DATASET EXTRACT
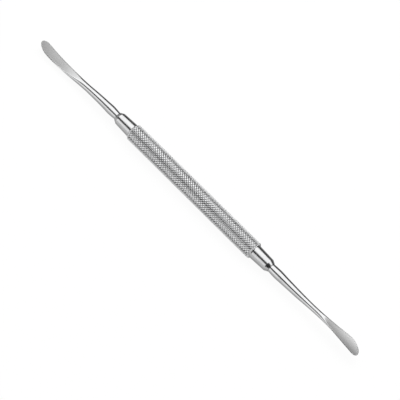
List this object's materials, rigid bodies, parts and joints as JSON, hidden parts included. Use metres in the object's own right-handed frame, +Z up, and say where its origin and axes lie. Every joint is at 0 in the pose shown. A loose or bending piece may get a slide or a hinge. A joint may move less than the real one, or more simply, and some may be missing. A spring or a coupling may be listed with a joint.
{
  "type": "periosteal elevator",
  "caption": "Double-ended surgical elevator: a knurled round handle with a slim curved steel blade at each end, one blunt and broad, one narrower and sharp.",
  "frame": {"origin": "middle of the instrument's length and width, on the surface that it lies on", "axes": "+X along the instrument towards the sharp end, +Z up, both blades level"},
  "size_m": [0.19, 0.0078, 0.0078],
  "materials": {
    "handle_steel": "satin knurled grip with polished necks",
    "blade_steel": "polished shank running into a satin ground blade"
  },
  "bodies": {
    "root": {"handle": "handle_steel", "blunt_end": "blade_steel", "sharp_end": "blade_steel"}
  },
  "joints": []
}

EXERCISE
Copy all data exactly, start to finish.

THE SOLUTION
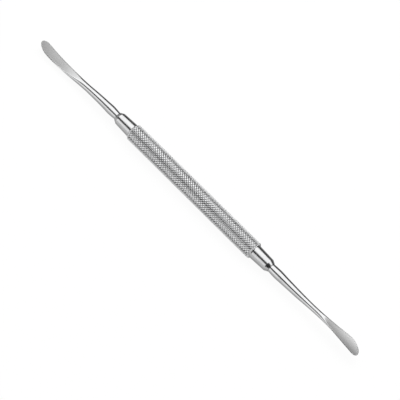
List this object's materials, rigid bodies, parts and joints as JSON, hidden parts included. Use metres in the object's own right-handed frame, +Z up, and say where its origin and axes lie. Every joint is at 0 in the pose shown. A loose or bending piece may get a slide or a hinge. A joint may move less than the real one, or more simply, and some may be missing. A spring or a coupling may be listed with a joint.
{
  "type": "periosteal elevator",
  "caption": "Double-ended surgical elevator: a knurled round handle with a slim curved steel blade at each end, one blunt and broad, one narrower and sharp.",
  "frame": {"origin": "middle of the instrument's length and width, on the surface that it lies on", "axes": "+X along the instrument towards the sharp end, +Z up, both blades level"},
  "size_m": [0.19, 0.0078, 0.0078],
  "materials": {
    "handle_steel": "satin knurled grip with polished necks",
    "blade_steel": "polished shank running into a satin ground blade"
  },
  "bodies": {
    "root": {"handle": "handle_steel", "blunt_end": "blade_steel", "sharp_end": "blade_steel"}
  },
  "joints": []
}